Quant aux Turcs, qui voient succéder un régime régulier à leur domination factice et arbitraire, ils sont aussi mécontens, cela va sans dire. Si on leur parle du rachat de toutes les corvées ou redevances dues par les raïas aux propriétaires musulmans, moyennant une rente en argent, ils objectent, le Koran à la main, que la loi religieuse leur défend de vivre du produit de l’argent capitalisé, que Mahomet assimile l’intérêt à l’usure et que les usuriers « seront livrés au feu, où ils demeureront éternellement. » La question des vakoufs, ou biens de mainmorte, n’est pas moins embarrassante : non-seulement l’Autriche, en prenant possession de la Bosnie et de l’Herzégovine, s’est engagée à respecter les propriétés des communautés religieuses; mais, comme ces propriétés sont libres de tout impôt, elle se trouve en présence d’une quantité de ventes fictives au moyen desquelles beaucoup de musulmans, au prix d’un minime tant pour cent sur les produits, abandonnaient la propriété nominale de leurs terres aux mosquées ou aux religieux et conservaient ainsi leurs revenus, tout en se dispensant de toute charge fiscale, car il y a des accommodemens avec le ciel et, comme dit encore le livre inspiré : « Dieu a permis la vente, » même quand elle constitue une tromperie, tout en interdisant l’usure, même quand elle n’est que le produit légitime du capital argent.

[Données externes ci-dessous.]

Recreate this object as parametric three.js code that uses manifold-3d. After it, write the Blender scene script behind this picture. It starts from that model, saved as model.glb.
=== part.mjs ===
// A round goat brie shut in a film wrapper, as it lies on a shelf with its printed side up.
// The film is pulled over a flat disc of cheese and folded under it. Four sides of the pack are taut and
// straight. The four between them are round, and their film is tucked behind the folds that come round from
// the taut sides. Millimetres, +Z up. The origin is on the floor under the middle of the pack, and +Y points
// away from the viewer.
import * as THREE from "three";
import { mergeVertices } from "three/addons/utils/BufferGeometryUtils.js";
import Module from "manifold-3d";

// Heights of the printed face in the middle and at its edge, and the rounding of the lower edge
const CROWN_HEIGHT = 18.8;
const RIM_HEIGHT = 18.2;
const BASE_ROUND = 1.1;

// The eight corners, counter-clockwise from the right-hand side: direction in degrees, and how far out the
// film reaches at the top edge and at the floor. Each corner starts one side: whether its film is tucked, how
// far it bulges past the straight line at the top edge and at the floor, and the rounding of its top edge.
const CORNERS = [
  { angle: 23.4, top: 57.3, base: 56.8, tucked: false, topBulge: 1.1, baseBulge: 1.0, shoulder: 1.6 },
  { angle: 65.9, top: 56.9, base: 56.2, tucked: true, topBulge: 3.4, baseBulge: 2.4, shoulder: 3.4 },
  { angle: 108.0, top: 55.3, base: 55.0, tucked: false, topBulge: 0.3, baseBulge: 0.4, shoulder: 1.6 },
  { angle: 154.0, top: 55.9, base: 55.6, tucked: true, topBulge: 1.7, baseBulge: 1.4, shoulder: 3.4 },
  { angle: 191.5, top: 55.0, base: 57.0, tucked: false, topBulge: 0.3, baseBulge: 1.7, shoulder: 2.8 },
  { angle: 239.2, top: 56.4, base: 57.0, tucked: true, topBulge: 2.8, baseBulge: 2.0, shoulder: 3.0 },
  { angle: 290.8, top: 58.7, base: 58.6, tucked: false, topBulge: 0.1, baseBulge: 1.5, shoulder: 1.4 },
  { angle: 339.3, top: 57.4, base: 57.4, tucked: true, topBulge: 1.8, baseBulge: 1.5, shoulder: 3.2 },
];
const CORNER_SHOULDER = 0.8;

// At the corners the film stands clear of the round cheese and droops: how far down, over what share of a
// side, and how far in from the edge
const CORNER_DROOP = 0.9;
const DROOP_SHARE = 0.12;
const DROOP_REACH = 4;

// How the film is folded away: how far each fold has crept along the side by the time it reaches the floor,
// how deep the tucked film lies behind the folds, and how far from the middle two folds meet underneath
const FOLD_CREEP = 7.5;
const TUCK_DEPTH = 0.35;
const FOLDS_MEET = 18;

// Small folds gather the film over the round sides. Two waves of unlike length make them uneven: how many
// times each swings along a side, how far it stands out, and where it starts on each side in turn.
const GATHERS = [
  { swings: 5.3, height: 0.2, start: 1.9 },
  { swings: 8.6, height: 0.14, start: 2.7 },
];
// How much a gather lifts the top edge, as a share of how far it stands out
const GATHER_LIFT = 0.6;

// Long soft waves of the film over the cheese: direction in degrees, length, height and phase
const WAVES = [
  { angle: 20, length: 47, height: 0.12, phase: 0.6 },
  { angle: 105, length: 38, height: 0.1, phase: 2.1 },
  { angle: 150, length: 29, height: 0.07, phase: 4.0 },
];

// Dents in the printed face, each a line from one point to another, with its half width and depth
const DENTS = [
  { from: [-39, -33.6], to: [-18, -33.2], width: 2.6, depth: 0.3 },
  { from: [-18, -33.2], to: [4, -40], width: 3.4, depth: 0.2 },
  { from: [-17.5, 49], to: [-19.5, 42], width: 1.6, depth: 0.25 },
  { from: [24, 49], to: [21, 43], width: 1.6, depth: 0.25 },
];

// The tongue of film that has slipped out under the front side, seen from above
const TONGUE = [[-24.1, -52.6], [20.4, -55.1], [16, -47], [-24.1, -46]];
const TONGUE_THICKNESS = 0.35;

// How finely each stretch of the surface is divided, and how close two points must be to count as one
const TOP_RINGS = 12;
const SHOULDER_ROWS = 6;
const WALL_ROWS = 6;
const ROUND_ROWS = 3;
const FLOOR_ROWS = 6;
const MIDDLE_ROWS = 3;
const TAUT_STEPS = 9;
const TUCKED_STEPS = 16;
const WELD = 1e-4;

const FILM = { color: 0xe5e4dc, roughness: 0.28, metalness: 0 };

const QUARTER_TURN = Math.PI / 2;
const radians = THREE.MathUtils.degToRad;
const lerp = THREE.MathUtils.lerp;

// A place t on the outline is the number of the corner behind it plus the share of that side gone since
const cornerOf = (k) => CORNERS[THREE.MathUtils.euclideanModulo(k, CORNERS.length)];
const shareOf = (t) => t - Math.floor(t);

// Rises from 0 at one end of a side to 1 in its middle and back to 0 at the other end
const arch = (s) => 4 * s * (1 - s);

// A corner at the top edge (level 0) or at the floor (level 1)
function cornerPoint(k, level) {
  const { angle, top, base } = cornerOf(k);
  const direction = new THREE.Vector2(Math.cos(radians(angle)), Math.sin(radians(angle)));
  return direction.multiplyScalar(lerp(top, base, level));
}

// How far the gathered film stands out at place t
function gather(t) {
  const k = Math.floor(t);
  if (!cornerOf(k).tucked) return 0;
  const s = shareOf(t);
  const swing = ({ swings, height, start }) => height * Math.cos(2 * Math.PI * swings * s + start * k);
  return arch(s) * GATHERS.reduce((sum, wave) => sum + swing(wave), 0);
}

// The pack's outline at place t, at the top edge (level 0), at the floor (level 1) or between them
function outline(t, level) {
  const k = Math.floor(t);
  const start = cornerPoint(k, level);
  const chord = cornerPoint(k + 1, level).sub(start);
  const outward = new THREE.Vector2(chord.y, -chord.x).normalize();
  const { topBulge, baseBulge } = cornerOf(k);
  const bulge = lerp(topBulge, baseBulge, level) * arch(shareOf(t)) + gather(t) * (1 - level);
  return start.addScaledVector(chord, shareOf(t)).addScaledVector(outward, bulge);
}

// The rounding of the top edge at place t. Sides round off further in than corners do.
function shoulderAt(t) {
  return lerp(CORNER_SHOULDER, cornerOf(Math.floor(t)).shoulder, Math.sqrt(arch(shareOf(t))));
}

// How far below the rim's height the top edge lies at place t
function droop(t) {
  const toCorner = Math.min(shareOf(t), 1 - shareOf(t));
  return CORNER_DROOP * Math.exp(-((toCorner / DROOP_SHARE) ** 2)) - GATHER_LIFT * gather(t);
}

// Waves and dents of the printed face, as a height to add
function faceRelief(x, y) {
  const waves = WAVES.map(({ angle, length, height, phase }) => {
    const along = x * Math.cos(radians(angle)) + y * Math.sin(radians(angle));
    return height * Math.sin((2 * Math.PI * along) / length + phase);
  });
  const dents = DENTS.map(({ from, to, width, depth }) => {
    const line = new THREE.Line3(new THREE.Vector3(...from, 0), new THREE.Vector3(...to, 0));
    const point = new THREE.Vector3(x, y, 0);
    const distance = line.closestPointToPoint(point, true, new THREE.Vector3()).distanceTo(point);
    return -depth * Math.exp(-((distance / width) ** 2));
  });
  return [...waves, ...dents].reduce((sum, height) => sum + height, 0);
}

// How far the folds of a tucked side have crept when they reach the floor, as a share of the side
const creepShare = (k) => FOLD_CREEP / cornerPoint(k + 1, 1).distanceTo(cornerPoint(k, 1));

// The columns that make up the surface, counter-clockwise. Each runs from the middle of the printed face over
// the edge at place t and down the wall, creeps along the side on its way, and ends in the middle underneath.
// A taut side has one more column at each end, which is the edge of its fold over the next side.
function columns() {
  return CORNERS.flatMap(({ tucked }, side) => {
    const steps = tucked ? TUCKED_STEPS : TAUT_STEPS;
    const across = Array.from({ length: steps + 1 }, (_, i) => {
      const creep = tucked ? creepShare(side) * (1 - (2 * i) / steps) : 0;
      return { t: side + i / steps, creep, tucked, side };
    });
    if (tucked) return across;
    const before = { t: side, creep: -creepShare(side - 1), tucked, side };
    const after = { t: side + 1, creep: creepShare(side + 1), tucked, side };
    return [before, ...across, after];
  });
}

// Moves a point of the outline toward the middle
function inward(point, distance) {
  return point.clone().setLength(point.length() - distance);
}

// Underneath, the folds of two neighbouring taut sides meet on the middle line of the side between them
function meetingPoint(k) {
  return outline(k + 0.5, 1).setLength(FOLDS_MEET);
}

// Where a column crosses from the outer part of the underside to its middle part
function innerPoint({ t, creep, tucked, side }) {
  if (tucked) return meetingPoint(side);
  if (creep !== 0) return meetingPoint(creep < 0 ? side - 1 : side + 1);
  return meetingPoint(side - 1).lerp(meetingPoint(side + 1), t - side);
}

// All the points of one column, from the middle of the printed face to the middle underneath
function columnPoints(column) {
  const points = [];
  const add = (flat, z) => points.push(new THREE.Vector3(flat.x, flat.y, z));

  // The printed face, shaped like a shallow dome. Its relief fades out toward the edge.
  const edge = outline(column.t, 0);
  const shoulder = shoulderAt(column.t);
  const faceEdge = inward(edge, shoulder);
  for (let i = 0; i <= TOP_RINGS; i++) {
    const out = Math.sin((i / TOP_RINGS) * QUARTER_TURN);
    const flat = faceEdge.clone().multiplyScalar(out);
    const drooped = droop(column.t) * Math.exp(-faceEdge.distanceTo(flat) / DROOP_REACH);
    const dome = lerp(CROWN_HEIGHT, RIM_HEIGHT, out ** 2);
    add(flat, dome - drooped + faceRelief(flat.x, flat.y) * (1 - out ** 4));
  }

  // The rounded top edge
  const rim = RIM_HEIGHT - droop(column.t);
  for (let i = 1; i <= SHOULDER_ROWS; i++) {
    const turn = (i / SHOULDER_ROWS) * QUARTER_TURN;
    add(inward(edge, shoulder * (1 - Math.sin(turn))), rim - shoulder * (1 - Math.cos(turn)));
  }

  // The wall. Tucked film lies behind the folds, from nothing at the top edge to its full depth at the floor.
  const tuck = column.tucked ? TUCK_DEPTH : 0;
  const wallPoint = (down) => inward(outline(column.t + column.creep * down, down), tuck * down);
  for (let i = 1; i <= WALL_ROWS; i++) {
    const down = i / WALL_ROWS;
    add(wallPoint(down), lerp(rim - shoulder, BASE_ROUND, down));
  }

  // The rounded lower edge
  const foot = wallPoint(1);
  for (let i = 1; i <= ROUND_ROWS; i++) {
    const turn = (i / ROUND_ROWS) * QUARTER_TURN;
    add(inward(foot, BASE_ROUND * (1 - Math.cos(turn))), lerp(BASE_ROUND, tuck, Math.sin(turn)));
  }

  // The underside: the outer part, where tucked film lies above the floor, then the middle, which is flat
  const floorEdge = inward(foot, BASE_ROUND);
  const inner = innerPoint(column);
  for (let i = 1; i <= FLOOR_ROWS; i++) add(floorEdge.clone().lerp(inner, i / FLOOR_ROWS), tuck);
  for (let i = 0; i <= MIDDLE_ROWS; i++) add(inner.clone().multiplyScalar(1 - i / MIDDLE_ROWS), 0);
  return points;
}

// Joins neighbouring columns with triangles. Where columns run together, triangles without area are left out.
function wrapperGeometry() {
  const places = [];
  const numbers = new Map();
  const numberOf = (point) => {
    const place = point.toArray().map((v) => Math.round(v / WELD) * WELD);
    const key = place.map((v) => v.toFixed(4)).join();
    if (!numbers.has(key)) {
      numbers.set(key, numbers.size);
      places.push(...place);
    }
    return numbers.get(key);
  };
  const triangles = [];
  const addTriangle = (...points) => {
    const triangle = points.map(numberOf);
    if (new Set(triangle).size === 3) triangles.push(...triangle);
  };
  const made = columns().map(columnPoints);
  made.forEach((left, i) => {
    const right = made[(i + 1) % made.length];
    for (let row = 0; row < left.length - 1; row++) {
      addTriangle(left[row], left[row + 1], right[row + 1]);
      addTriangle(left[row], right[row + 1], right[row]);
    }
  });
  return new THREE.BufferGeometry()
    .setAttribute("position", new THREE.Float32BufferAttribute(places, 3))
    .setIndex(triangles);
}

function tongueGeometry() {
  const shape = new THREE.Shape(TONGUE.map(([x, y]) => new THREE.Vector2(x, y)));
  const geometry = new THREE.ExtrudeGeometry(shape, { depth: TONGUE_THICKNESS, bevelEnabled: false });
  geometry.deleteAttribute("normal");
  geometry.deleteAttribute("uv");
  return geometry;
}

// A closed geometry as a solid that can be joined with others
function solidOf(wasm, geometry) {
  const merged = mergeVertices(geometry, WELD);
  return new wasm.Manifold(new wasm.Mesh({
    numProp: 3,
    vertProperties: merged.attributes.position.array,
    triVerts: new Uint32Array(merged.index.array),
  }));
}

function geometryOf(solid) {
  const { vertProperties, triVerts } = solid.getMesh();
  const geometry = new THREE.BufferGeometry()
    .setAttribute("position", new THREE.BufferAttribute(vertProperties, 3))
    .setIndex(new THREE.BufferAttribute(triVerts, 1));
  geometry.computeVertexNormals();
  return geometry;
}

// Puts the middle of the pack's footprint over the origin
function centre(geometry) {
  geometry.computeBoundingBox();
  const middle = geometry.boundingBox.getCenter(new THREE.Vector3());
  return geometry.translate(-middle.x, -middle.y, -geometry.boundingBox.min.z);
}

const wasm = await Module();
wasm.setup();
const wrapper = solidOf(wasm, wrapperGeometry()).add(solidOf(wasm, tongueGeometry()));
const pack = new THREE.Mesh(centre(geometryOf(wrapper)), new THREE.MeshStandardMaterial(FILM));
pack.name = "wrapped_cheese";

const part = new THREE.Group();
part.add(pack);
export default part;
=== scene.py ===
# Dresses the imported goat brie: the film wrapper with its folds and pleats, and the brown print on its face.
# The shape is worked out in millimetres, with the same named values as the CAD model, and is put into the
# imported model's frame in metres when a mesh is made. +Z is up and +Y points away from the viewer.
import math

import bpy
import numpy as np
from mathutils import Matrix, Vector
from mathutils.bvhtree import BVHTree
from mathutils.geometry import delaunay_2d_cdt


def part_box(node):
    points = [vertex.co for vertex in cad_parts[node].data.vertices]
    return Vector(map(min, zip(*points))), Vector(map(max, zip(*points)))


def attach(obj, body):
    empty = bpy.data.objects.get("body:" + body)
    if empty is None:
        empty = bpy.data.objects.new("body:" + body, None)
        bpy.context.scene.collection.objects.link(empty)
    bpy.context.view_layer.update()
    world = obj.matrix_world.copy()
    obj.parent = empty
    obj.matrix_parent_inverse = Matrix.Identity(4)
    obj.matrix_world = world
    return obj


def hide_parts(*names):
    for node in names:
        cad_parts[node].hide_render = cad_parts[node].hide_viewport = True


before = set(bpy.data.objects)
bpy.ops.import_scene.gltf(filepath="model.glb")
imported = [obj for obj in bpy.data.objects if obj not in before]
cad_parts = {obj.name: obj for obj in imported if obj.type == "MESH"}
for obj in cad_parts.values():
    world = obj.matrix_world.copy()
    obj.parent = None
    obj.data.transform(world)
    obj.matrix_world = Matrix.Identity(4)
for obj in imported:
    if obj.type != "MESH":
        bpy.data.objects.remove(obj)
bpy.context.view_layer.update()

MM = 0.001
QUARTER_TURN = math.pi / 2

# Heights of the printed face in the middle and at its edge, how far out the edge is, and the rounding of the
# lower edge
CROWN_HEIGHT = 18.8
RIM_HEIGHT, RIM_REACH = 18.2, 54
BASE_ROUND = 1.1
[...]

On voit à quelles difficultés inextricables se heurtera la réforme agraire vis-à-vis des musulmans et on comprend quels doivent être leurs sentimens envers leurs nouveaux maîtres ; aussi n’y a-t-il rien d’étonnant à ce que presque tous les grands begs veulent louer ou même vendre leur terre et se retirer en pays mahométan ; pour beaucoup d’entre eux:, ce serait déjà chose accomplie si l’Autriche, sachant que cette émigration n’aurait pour résultat que de faire passer tout le sol aux mains des usuriers juifs, race que l’on n’aime guère à Vienne et surtout à Pesth, et que l’on sait être plus difficile à évincer que le Turc, ne s’était empressée d’interdire provisoirement toute transaction ayant la propriété foncière pour objet[1].

  1. Cette tendance à l’émigration que je constatais en 1879 n’a fait que s’accentuer depuis, et d’après tous les renseignemens, l’exode des riches musulmans prend de jour en jour plus d’importance.